Alen Markaryan bugünkü yazısında Beşiktaş'ın mağlubiyetini yorumladı. 

İşte Alen'in yazısı:

Merak edildiği üzere, N’Koudou, Diaby, Ljajic ve Güven dörtlüsünü görücüye çıkardı Abdullah Avcı. Ve üstüne Elneny’yi ekledi. Arka tarafa hiç dokunmamıştı. Biz futboldan başka her şeyin konuşulduğu koca bir haftanın komedyasında, “19.05’te ceza açıklanır mıymış”ın gölgesinde, ve biraz sonra başlayacak Gazişehir maçının Beşiktaş kısmına ayrılmış 130 TL’lik, cepten boşaltmaya yönelik bilet fiyatlarının sorumsuzluğunda, maçı yazmaya çalışıyorduk.

Bu minvalde “N’Koudou’nun olduğu çizgiyi iyi kullanıyorduk” diyecektim ki, Vida’nın akıl almaz hatasıyla sarsıldık. Daha dakika 6’ydı. Anlatılamaz bir ıska, akabinde panikle gayri ihtiyarı ve istem dışı bir itmeyi tetikliyordu.

Hakem penaltıyı tereddütsüz, kırmızı kartı anında çıkarttı!!!

Ve maça adeta 10 kişiyle 1-0 mağlup başlıyorduk.

Ah Vida ah.

Tamam olabilir hata yaptın.

Bırak adam vursun, olursa olsun gol.

Daha 90 dakika maç var.

Niye 10 kişi bırakıyorsun ki takımı?

Bunu tecrübesiz biri yapsa eyvallah diyeceğim.

Lakin bu durumda diyecek bir şey yok maalesef!!!

Artık herkes 2 kişilik oynamak zorundaydı.

Oyun disiplinini bozmuyormuş gibi gözüküyorduk ama arkada ciddi boşluklar veriyorduk.

Vida’nın bu zamansız terk edişi, moral bozukluğuyla beraber bireysel hatalara da zirve yaptırmıştı.

Kalemizde ilk yarım saatte 2 top direkten döndü.

Bomboş kaçanları saymıyorum bile.

Anlayın gayrı.

Güven yürüyor, Ljajic yürüyor, adamlar her pozisyonda Karius’la baş başa kalıyordu.
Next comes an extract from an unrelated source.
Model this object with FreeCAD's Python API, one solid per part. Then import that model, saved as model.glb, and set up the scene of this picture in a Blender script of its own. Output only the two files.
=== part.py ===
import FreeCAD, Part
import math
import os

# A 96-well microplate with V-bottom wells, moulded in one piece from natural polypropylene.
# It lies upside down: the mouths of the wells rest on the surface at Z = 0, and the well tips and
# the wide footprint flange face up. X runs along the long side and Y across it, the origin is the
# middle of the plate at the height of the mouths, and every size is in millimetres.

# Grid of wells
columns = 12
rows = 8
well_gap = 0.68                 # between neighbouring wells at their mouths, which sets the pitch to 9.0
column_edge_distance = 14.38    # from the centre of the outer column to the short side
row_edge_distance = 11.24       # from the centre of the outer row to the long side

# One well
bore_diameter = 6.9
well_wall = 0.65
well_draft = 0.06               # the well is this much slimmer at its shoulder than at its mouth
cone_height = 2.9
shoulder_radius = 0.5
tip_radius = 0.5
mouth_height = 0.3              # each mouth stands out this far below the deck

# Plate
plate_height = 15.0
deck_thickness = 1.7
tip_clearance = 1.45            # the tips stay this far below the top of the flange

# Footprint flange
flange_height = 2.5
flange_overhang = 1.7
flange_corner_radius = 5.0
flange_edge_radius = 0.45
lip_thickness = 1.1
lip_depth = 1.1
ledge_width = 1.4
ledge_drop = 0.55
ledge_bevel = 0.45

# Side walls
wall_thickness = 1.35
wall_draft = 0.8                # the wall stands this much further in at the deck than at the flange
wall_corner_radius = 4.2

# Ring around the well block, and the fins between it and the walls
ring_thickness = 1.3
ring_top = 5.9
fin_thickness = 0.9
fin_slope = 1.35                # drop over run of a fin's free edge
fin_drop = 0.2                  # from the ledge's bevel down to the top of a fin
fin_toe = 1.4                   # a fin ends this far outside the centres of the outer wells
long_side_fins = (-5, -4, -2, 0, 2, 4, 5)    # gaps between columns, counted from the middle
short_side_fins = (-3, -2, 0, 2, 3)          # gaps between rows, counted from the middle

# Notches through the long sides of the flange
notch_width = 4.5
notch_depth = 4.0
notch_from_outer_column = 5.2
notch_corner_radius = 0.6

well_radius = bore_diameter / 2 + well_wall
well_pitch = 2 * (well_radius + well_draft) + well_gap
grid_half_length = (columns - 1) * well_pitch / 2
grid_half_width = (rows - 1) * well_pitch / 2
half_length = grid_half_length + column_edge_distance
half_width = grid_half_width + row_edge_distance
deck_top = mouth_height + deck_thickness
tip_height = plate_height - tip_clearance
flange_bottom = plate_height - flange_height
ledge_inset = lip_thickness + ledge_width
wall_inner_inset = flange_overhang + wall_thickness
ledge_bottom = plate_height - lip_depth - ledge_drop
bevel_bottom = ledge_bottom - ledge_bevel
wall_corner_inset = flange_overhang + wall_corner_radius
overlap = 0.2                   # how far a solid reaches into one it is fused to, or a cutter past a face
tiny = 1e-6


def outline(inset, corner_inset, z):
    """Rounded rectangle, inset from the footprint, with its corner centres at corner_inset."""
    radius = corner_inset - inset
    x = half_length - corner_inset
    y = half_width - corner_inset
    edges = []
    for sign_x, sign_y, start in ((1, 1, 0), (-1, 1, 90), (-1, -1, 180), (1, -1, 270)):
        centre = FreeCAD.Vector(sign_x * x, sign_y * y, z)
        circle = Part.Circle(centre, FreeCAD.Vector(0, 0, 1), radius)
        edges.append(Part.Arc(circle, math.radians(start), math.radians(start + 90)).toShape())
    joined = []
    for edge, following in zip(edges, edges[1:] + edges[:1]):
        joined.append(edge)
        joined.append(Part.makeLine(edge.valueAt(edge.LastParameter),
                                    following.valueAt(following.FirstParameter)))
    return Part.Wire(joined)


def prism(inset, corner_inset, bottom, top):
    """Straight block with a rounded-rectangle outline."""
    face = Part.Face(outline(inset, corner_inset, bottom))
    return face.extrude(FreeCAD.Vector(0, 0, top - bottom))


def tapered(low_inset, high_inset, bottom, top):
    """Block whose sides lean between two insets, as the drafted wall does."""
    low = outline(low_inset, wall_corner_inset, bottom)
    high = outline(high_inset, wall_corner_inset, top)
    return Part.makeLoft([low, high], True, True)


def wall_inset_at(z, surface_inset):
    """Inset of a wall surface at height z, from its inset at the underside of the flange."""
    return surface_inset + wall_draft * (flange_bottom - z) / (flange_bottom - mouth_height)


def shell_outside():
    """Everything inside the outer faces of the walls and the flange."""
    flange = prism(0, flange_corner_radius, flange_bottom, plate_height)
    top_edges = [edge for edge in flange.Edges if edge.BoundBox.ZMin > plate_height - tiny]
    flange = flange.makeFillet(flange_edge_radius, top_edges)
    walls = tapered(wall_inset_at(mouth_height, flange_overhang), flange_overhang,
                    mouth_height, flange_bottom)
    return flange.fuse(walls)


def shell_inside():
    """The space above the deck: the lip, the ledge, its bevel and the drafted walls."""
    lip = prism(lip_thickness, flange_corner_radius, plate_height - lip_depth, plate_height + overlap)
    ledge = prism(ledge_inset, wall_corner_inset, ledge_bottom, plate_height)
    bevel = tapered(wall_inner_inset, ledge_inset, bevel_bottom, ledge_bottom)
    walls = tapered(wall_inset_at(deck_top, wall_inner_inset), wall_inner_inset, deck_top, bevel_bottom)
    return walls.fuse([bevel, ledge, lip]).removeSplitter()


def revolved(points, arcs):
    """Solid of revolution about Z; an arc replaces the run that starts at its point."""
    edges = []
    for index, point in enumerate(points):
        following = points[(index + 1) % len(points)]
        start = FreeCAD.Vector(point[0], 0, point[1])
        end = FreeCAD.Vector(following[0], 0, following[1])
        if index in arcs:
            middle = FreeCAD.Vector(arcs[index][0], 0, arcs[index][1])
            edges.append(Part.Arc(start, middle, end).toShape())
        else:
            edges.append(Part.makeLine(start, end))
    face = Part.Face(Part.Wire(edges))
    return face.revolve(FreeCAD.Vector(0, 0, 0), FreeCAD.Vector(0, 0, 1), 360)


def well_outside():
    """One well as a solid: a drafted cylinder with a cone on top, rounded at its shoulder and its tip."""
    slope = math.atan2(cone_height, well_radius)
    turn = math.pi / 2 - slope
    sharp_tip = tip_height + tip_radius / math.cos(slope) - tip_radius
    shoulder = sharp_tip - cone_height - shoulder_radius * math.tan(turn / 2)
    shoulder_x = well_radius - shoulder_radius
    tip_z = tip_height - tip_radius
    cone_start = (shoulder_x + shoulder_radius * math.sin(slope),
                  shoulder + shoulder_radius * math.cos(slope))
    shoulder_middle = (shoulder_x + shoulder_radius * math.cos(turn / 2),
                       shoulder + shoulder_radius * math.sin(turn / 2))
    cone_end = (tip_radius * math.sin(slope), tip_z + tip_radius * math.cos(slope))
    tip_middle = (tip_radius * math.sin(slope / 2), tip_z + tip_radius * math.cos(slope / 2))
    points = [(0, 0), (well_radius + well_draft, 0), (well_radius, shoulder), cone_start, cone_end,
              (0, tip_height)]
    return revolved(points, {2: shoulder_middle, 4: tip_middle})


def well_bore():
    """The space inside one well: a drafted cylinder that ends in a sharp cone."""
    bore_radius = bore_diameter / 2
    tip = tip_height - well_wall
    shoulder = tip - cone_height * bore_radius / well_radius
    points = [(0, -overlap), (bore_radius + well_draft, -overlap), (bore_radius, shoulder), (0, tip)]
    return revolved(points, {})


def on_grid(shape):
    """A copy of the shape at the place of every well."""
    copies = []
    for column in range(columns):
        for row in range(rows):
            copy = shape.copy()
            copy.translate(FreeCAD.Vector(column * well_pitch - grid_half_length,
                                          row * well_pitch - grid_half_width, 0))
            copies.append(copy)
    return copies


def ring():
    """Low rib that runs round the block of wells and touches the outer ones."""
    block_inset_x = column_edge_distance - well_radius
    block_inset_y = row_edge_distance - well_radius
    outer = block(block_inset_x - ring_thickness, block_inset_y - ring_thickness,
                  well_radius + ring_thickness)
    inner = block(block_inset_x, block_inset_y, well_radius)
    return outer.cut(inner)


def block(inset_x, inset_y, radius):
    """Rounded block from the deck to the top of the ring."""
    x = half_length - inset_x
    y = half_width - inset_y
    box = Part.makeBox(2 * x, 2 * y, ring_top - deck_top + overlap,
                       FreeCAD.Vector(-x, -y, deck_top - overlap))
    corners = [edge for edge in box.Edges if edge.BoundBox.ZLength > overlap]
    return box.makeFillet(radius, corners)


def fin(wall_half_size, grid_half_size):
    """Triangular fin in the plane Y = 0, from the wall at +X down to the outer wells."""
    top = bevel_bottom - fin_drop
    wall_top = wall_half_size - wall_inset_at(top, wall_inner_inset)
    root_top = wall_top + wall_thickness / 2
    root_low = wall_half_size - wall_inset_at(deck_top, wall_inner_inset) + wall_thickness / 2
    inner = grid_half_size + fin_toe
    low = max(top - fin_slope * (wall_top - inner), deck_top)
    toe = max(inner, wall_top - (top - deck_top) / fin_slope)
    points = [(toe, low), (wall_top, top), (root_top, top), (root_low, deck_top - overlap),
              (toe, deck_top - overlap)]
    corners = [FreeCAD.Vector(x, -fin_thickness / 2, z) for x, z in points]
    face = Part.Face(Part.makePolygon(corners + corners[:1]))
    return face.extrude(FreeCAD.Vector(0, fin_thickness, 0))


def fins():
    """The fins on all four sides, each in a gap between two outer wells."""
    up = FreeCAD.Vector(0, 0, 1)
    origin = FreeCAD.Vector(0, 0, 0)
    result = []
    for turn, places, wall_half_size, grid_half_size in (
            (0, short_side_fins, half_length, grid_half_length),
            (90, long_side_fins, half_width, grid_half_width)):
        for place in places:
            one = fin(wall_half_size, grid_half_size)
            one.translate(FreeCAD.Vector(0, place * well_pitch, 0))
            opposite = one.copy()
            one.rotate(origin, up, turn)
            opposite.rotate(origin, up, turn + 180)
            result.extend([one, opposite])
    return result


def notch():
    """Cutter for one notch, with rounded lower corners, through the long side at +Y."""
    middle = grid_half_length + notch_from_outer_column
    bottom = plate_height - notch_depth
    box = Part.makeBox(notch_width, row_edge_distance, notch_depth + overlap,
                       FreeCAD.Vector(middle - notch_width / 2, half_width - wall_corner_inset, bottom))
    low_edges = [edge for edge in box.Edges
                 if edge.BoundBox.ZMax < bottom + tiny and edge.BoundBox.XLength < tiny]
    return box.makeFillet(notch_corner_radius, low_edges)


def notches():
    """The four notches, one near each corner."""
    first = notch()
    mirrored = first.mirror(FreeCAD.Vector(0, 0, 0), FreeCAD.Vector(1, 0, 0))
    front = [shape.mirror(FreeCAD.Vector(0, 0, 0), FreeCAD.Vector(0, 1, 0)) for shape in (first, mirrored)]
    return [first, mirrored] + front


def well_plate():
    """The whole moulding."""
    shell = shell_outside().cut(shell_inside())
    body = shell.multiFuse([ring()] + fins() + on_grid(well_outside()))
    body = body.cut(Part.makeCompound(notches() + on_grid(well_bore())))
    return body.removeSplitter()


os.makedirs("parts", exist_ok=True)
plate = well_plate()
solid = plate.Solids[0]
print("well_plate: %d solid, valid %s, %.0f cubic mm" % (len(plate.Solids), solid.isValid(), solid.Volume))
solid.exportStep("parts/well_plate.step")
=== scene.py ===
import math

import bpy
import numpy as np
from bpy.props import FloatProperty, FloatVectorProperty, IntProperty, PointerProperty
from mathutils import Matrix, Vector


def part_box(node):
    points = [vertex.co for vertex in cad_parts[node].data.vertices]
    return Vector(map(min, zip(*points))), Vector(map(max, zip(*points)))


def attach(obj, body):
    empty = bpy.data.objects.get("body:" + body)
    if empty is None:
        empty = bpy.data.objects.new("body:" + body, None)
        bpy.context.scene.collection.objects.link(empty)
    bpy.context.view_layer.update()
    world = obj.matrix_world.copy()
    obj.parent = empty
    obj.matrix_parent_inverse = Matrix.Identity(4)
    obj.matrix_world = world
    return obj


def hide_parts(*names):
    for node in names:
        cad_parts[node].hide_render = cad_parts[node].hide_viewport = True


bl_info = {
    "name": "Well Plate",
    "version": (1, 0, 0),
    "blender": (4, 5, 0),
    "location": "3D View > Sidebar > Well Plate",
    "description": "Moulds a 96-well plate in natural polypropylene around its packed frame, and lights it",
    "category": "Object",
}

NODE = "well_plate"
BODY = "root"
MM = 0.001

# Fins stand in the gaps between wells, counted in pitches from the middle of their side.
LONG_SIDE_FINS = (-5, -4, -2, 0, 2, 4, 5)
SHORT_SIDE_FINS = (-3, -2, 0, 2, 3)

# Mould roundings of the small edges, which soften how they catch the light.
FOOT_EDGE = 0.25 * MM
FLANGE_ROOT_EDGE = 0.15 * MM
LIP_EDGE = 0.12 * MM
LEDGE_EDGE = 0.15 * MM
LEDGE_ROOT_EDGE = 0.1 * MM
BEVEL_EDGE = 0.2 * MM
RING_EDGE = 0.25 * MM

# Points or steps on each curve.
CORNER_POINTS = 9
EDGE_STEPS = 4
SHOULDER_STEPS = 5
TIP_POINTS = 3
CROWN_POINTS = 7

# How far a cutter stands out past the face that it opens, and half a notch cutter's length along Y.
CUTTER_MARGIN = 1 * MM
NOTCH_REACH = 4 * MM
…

Abdullah Avcı’nın ikinci yarı itibarıyla marjinal kararlar alması temennisiyle ilk yarıyı noktalıyoruz.

???

Vay Günay vay...

Başka bir şey demiyorum.

Bu ne Beşiktaş kinidir ki, üstüne vazife olmayan bir saldırının tribün şovlarındasın.

Tüüüü!!! Yazıklar olsun.

Adam dümenden yatacak, zaman geçirecek, sonra fair-play.

Sonra da ikinci golle beraber, Elneny karşılıklı vuruşmanın ardından (Sanki ringdeyiz) rakibiyle birlikte kırmızı kart gördü.

Sonra 3 oldu.

Takım disiplini, oyun ciddiyeti kaybolmuştu. Bu tip durumlarda bir kıvılcım her şeyi tersine çevirebilirdi aslında.

Neler görmemiştik ki biz.

Zira sahada öbek öbek boşluklar vardı.

Ama önce inanmak gerekiyordu.

Tam bu sırada Umut Nayir’i gördük, elinde top, attığı golün santrasını isterken.

Sonra Atiba’nın kafasını: 3-2.

Ve by-pass olanlar kalp pilini taksındı artık.

Da geç bir uyanış geç bir silkiniş oldu.